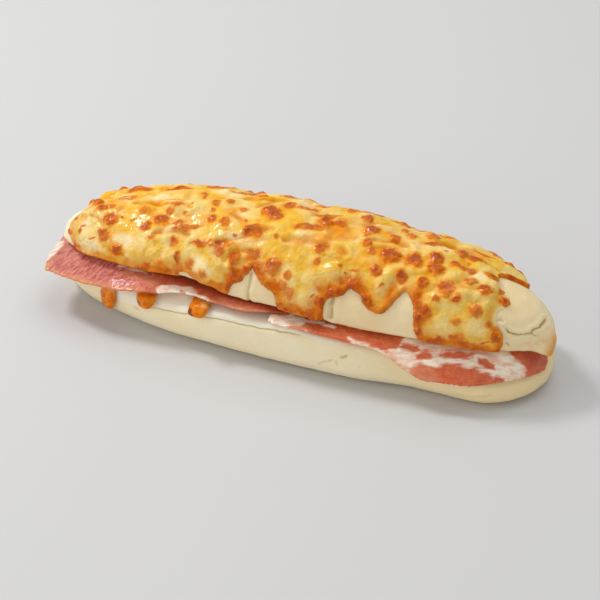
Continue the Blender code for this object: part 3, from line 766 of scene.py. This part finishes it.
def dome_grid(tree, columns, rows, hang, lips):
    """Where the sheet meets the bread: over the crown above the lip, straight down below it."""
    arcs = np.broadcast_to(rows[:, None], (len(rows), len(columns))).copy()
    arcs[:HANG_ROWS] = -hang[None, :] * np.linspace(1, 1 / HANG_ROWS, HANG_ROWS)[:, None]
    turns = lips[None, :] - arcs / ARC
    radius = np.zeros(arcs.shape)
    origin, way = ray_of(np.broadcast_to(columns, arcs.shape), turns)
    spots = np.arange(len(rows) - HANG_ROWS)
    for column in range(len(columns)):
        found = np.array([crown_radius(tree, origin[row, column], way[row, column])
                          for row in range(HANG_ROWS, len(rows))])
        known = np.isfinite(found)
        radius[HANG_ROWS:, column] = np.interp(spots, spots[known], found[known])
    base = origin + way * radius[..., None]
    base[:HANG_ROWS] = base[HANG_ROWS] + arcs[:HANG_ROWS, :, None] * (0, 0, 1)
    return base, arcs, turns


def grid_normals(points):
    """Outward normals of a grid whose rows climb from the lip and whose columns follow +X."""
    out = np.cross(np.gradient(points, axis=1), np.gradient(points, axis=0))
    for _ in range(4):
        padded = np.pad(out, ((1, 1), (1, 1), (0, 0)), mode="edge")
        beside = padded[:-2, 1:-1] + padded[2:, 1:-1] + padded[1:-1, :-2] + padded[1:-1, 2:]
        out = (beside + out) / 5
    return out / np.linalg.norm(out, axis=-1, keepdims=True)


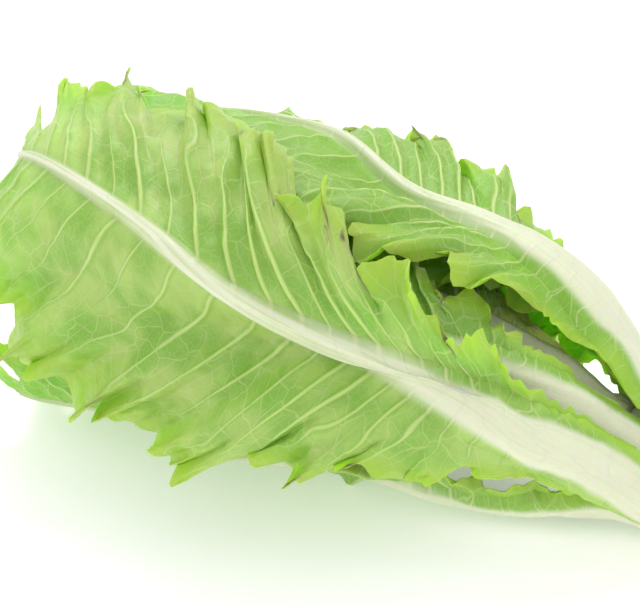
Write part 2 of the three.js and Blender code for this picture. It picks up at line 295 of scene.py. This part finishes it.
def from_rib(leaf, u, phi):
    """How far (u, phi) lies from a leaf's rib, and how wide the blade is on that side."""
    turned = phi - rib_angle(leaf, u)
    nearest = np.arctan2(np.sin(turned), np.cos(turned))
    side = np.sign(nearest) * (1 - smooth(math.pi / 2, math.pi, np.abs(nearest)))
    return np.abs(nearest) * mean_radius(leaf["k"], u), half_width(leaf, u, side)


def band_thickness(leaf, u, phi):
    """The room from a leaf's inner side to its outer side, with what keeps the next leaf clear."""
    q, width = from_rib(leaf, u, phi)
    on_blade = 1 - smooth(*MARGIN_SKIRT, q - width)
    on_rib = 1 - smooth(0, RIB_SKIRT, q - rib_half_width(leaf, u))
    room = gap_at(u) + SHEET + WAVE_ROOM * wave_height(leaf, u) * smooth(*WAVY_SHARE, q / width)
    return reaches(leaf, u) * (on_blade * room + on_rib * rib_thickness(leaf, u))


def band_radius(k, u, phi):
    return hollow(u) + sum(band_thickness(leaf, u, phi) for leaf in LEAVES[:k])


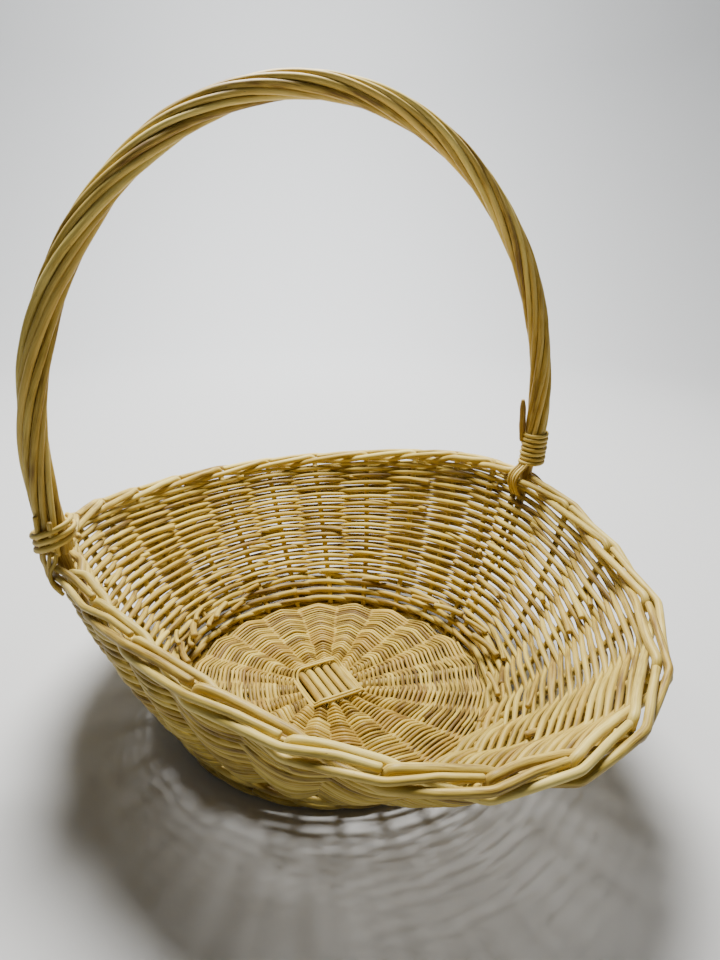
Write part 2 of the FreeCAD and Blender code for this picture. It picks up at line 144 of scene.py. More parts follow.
-----
INSTRUCTION:
Give back all the data exactly as written.

ANSWER FOR THE TASK:
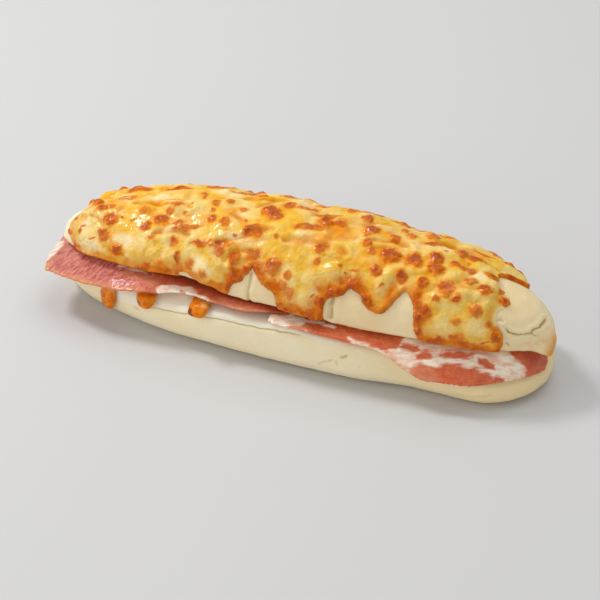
Continue the Blender code for this object: part 3, from line 766 of scene.py. This part finishes it.
def dome_grid(tree, columns, rows, hang, lips):
    """Where the sheet meets the bread: over the crown above the lip, straight down below it."""
    arcs = np.broadcast_to(rows[:, None], (len(rows), len(columns))).copy()
    arcs[:HANG_ROWS] = -hang[None, :] * np.linspace(1, 1 / HANG_ROWS, HANG_ROWS)[:, None]
    turns = lips[None, :] - arcs / ARC
    radius = np.zeros(arcs.shape)
    origin, way = ray_of(np.broadcast_to(columns, arcs.shape), turns)
    spots = np.arange(len(rows) - HANG_ROWS)
    for column in range(len(columns)):
        found = np.array([crown_radius(tree, origin[row, column], way[row, column])
                          for row in range(HANG_ROWS, len(rows))])
        known = np.isfinite(found)
        radius[HANG_ROWS:, column] = np.interp(spots, spots[known], found[known])
    base = origin + way * radius[..., None]
    base[:HANG_ROWS] = base[HANG_ROWS] + arcs[:HANG_ROWS, :, None] * (0, 0, 1)
    return base, arcs, turns


def grid_normals(points):
    """Outward normals of a grid whose rows climb from the lip and whose columns follow +X."""
    out = np.cross(np.gradient(points, axis=1), np.gradient(points, axis=0))
    for _ in range(4):
        padded = np.pad(out, ((1, 1), (1, 1), (0, 0)), mode="edge")
        beside = padded[:-2, 1:-1] + padded[2:, 1:-1] + padded[1:-1, :-2] + padded[1:-1, 2:]
        out = (beside + out) / 5
    return out / np.linalg.norm(out, axis=-1, keepdims=True)


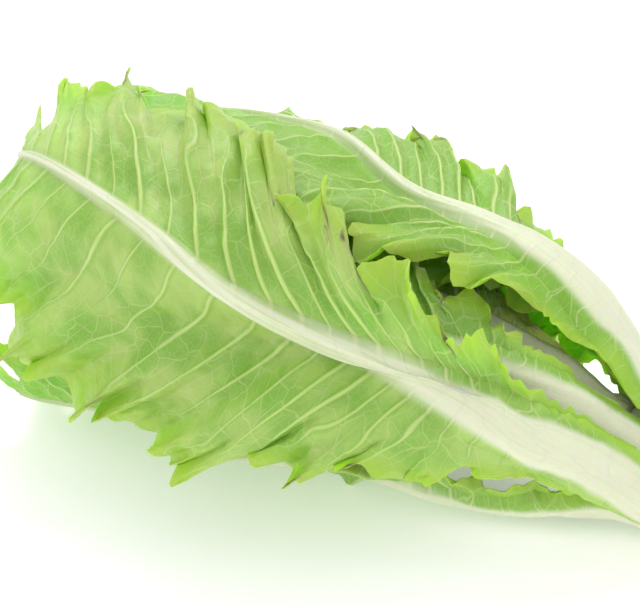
Write part 2 of the three.js and Blender code for this picture. It picks up at line 295 of scene.py. This part finishes it.
def from_rib(leaf, u, phi):
    """How far (u, phi) lies from a leaf's rib, and how wide the blade is on that side."""
    turned = phi - rib_angle(leaf, u)
    nearest = np.arctan2(np.sin(turned), np.cos(turned))
    side = np.sign(nearest) * (1 - smooth(math.pi / 2, math.pi, np.abs(nearest)))
    return np.abs(nearest) * mean_radius(leaf["k"], u), half_width(leaf, u, side)


def band_thickness(leaf, u, phi):
    """The room from a leaf's inner side to its outer side, with what keeps the next leaf clear."""
    q, width = from_rib(leaf, u, phi)
    on_blade = 1 - smooth(*MARGIN_SKIRT, q - width)
    on_rib = 1 - smooth(0, RIB_SKIRT, q - rib_half_width(leaf, u))
    room = gap_at(u) + SHEET + WAVE_ROOM * wave_height(leaf, u) * smooth(*WAVY_SHARE, q / width)
    return reaches(leaf, u) * (on_blade * room + on_rib * rib_thickness(leaf, u))


def band_radius(k, u, phi):
    return hollow(u) + sum(band_thickness(leaf, u, phi) for leaf in LEAVES[:k])


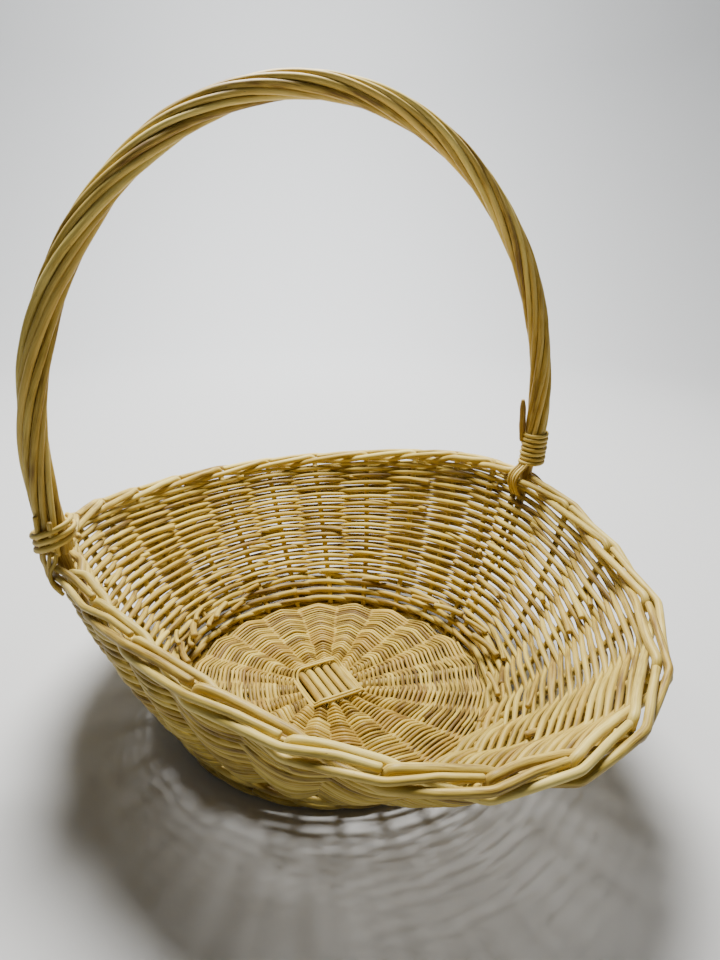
Write part 2 of the FreeCAD and Blender code for this picture. It picks up at line 144 of scene.py. More parts follow.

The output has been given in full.